Executive producer was the prolific Alan Tarrant who had heard of Hancock’s reputation for using prompt cards, but when shooting started he didn’t experience it first hand. Far from it in fact. Tarrant would later tell that Hancock worked tirelessly to perfect every part of his performance, sometimes working through the night to get the right ‘look’ or find the right word if he thought the scriptwriters’ one didn’t quite hit the mark. However, despite his best efforts, things began to fall apart as the series progressed.
Hancock had previously suggested to the BBC that his shows be recorded without a live audience and then played back on a television screen to a studio audience, at which point their reaction could be recorded and ‘dubbed’ for the purpose of the transmission. Believing that Hancock gave his best performances when reacting to a live audience the BBC (in particular Duncan Wood) vetoed this idea. Alan Tarrant didn’t. The first few scripts were written by Godfrey Harrison, a gifted scriptwriter who had the unfortunate reputation of being unable to stop his scripts from being overlong and also of delivering them at the eleventh hour. Originally Tarrant and Hancock planned to allow four weeks preparation time before shooting the first episode, but Hancock decided to go on a theatrical tour which finished less than two weeks before the series went in front of the cameras. As the series progressed, Harrison’s scripts came in later and later and often had to be heavily edited to fit the half-hour time slot. After a few weeks the scripts began arriving incomplete with the last page being handed in on the morning of recording. New scriptwriters had to be quickly found which meant that continuity of character went out of the window.

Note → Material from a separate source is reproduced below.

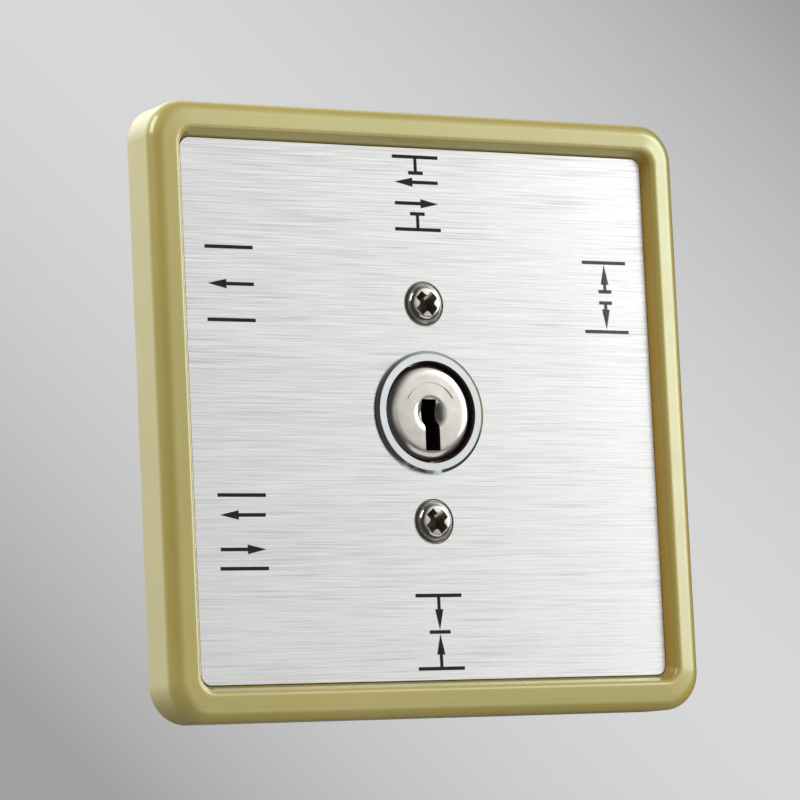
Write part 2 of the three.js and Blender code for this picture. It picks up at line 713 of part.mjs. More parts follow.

The first recording took place on 4 November 1962 with the series due to be transmitted in January 1963, so there were a number of episodes ‘in the can’ before the public saw them. Tarrant had decided to change the order of the shows to give the series more balance and the first show to go out at 8.30pm on Thursday 3 January was The Assistant, an original story by Ray Whyberd (the pen-name of English ventriloquist and television entertainer Ray Alan) which was written by Terry Nation.
It was savaged by the critics.
Michael Gowers, writing in the BFI publication Contrast gave his opinion of Hancock:
Probably the most widespread interest centred on the new Hancock. How, one wondered anxiously, would he fare in his efforts to get away from the suburban dead-end of East Cheam?
On the early showing of his ATV series, the answer must be – not very well. I admire and understand the desire to break new ground but the changes have been for the worse. Gone are the lugubriously symbolic homburg and astrakhan collared coat, gone the atmospheric Railway Cuttings, gone the implied social comment in the writing. And the fainter substitutions have notably failed to give the basic character anything hard to bite on. This is Hancock seen through a haze, pushed by guest stars from his essential pivotal position, lost in an undefined environment. There are still flashes of his comic creative genius but they have to be searched for.
There are more fundamental reasons for their dissipation. For one thing, Hancock’s own financial stake in the shows has naturally made him keen to offer America a marketable proposition and there may be something in his feelings that the old image or anything as particular and idiosyncratic would not attract buyers.
For another, ITV, with very rare exceptions, has never understood the business of situation comedy, seeming content to present character comedians within the loose variety format. I would say, for example, that Arthur Haynes’ progress has been blocked by such thinking, whereas the BBC’s experience, acquired with infinite patience, care, perseverance, and the will to adventure, has now blossomed into a comedy tree, continually pushing out new shoots.
Hancock’s situation was rendered all the more piquant by the fact that immediately before him on Thursday evenings the BBC restored ‘Steptoe and Son,’ the greatest triumph of his former scriptwriters, Alan Simpson and Ray Galton.
It would be difficult to estimate how far this slice of life in the junkyard of Wilfrid Brambell and Harry H. Corbett, who can wipe the smile from your face one minute and restore it twice its width the next, has extended the boundaries of situation comedy. What is firmly established is that Hancock needed Galton and Simpson more than they needed him.
The impact of the reviews was immediate. Hancock’s name itself was enough to ensure healthy viewing figures for the first show but by the end of the month it had fallen out of the top twenty. The next recording block took place in January, but Hancock had already lost interest in recording them. He resorted to using the prompt cards again, unable to work up any enthusiasm to learn the scripts. Tarrant remonstrated with Hancock over their use, but the star insisted that viewers wouldn’t notice the difference. The sad truth was that even if they did – there were hardly any viewers left who watched the show.
It would be four years before Tony Hancock was given another situation comedy series. Hancock’s (ITV 1967) found him as the manager of a swinging London nightclub. It also failed to make a hit with the public and Hancock began to withdraw and took to excessive drinking. In 1968 he flew to Australia to make The Tony Hancock Show, a proposed 13-week series. Only three episodes were made before Tony Hancock took his own life leaving a suicide note that read, ‘Things seemed to go wrong too many times.’